Selain itu, Tarmizi juga menyorot tentang pengurangan kuota BBM Subsidi yang diberikan Pemerintah Pusat untuk Aceh pada tahun 2023, dari sebelumnya 410 ribu kiloliter pada tahun 2022 menjadi 360 ribu kiloliter atau berkurang 10%. Dia menyebutkan pengurangan kuota ini justru akan memperparah kondisi perekonomian di Aceh.

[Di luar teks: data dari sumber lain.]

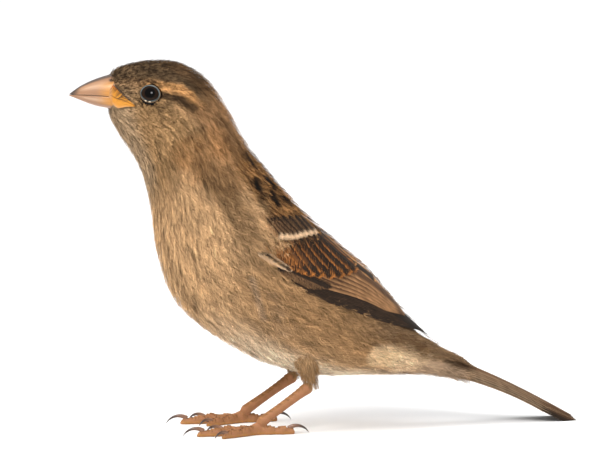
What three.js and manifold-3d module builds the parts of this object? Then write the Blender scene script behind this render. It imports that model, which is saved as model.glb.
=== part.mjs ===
// House sparrow, female, standing, life size.
// Millimetres, +Z up. The bird faces -Y and its left side is +X. The group's origin is on the
// floor, under the middle of the bird's bounding box.

import * as THREE from 'three';
import { mergeVertices } from 'three/addons/utils/BufferGeometryUtils.js';
import Module from 'manifold-3d';

const wasm = await Module();
wasm.setup();

// ---------------------------------------------------------------------------------------------
// Driving dimensions, in millimetres, in a frame whose origin is on the floor between the feet
// ---------------------------------------------------------------------------------------------

const gap = 0.3;               // clearance between two pieces that meet

// Plumage outline of the body, from the bill to the root of the tail. Each station is a flat
// section through the body: its highest point along the crown and back, its lowest along the
// throat and belly (both as [y, z]), half its width, and how much narrower it is above than below.
const stations = [
  { name: 'bill base', back: [-37.7, 92.2], belly: [-38.3, 83.7], halfWidth: 4.8, narrowing: 0.05 },
  { name: 'forehead', back: [-35.9, 94.9], belly: [-37.0, 79.8], halfWidth: 6.3, narrowing: 0.06 },
  { name: 'brow', back: [-32.0, 96.1], belly: [-34.6, 76.2], halfWidth: 8.3, narrowing: 0.10 },
  { name: 'crown', back: [-26.0, 96.3], belly: [-31.6, 71.9], halfWidth: 10.8, narrowing: 0.12 },
  { name: 'hind crown', back: [-19.5, 95.3], belly: [-29.2, 67.4], halfWidth: 12.2, narrowing: 0.12 },
  { name: 'nape', back: [-12.5, 90.8], belly: [-27.7, 62.0], halfWidth: 13.0, narrowing: 0.10 },
  { name: 'neck', back: [-7.0, 82.6], belly: [-26.5, 55.8], halfWidth: 14.6, narrowing: 0.08 },
  { name: 'shoulder', back: [-2.2, 73.6], belly: [-25.2, 46.6], halfWidth: 17.4, narrowing: 0.06 },
  { name: 'mantle', back: [4.6, 64.7], belly: [-22.0, 36.3], halfWidth: 19.3, narrowing: 0.04 },
  { name: 'back', back: [12.8, 55.4], belly: [-17.0, 29.5], halfWidth: 19.9, narrowing: 0.02 },
  { name: 'loin', back: [21.2, 47.7], belly: [-8.3, 23.1], halfWidth: 19.2, narrowing: 0.0 },
  { name: 'flank', back: [29.4, 40.6], belly: [2.2, 17.2], halfWidth: 17.3, narrowing: 0.0 },
  { name: 'rump', back: [37.0, 31.6], belly: [14.6, 13.7], halfWidth: 14.0, narrowing: 0.0 },
  { name: 'vent', back: [43.4, 24.7], belly: [26.0, 12.9], halfWidth: 10.4, narrowing: 0.0 },
  { name: 'tail coverts', back: [48.6, 20.1], belly: [38.0, 13.4], halfWidth: 7.6, narrowing: 0.0 },
  { name: 'tail root', back: [53.6, 17.0], belly: [48.0, 12.0], halfWidth: 6.0, narrowing: 0.0 },
];
const headEnd = 4.6;           // station where the head meets the neck
const neckEnd = 6.6;           // station where the neck meets the trunk

const bill = {
  tip: -48.2,                  // y of the point
  root: -36.4,                 // y of the hidden end, in the feathers
  culmen: [92.7, 92.2, 91.5, 90.6, 89.4, 87.8],        // z of the ridge, root to tip
  commissure: [87.0, 87.3, 87.5, 87.6, 87.6, 87.6],    // z of the line where the mandibles meet
  gonys: [83.5, 84.0, 84.5, 85.3, 86.3, 87.3],         // z of the keel below
  halfWidth: [4.4, 4.0, 3.4, 2.6, 1.6, 0.2],           // root to tip
};

const eye = { radius: 3.2, centre: [7.4, -28.5, 87.6] };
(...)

“Ini akan membuat kegaduhan yang luar biasa, bisa jadi nanti akan terjadi hal-hal yang tidak diinginkan. Ini perlu dikaji kembali dengan Pemerintah Aceh, Kabinda, Organda, dan semua pihak yang terkait dengan ini. Ini bisa berdampak buruk juga pada Pj Gubernur Aceh dan bahkan bisa saja dia diganti karena hal ini,” kata Tarmizi SP.
Hal senada disampaikan Sekretaris Komisi III DPR Aceh, Azhar Abdurrahman. Dia mengatakan saat ini diduga kecurangan penggunaan BBM subsidi justru dilakukan para pihak yang memiliki akses barcode untuk mengelola SPBU atau operator aplikasi Subsidi Tepat. Selain itu, penerapan sistem barcode dan aplikasi MyPertamina ini juga tidak berjalan dengan penindakan.
“Spekulasi ini, dia mengelola setengah SPBU, hari ini berapa truk yang saya punya yang saya lewatkan barcode itu. Makanya ini tidak berjalan dengan penindakan, yang dibuat untuk entry data kan hanya untuk data saja, tapi masyarakat biasa sulit ini apalagi tidak ada android masyarakat biasa,” kata Azhar Abdurrahman.
Dia mengingatkan bahwa pengelola SPBU itu ibaratnya seperti pengusaha supermarket yang pelanggannya memiliki duit. Dia pun menganggap bisa saja barcode tersebut dijual seperti sistem pembayaran menggunakan QRIS hari ini yang diterapkan di ritel-ritel serta rumah usaha. “Asal udah bayar, ya selesai. Masalah darimana, mereka tidak mau tahu,” kata Azhar Abdurrahman lagi.
Sementara itu, Kepala Seksi Pembinaan Usaha Hilir Minyak dan Gas Bumi Dinas Energi Sumber Daya Mineral (ESDM) Aceh, Eulis Yesika, mengatakan kuota Solar subsidi yang diusulkan untuk Aceh pada tahun 2023 mencapai 613.292 Kiloliter. Sementara pada tahun 2022, menurutnya, pemerintah Aceh mengusulkan 365.297 kiloliter solar kepada pemerintah Pusat. Namun, kata Eulis, pada April 2022 Pemerintah Aceh kembali merevisi usulan solar untuk daerah ini menjadi 412 ribu kiloliter.
“Itu revisinya dari pak Gubernur yang belum disetujui oleh BPH Migas, dan disetujui hanya 410 ribu kiloliter seperti yang kita dapatkan saat ini,” ungkap Eulis.
Ketua DPR Aceh Saiful Bahri menyebutkan akan ada rapat lanjutan yang akan dilaksanakan pihaknya dalam rangka menelusuri sejauh mana tindakan Polri terhadap MoU yang telah ditandatangani dengan BPH Migas. Intinya, menurut Saiful Bahri, rakor yang digelar tersebut lebih kepada mencari solusi untuk mengatasi antrian panjang di SPBU ketika minyak subsidi dipasok. “Kita akan duduk lagi, nanti mungkin Kabinda juga kita minta ikut, Kapolda, Pangdam dan juga Pj Gubernur kita ajak ikut karena kita kelola Pemerintah Aceh ini harus berdampingan, saling mendukung,” pungkas Saiful Bahri.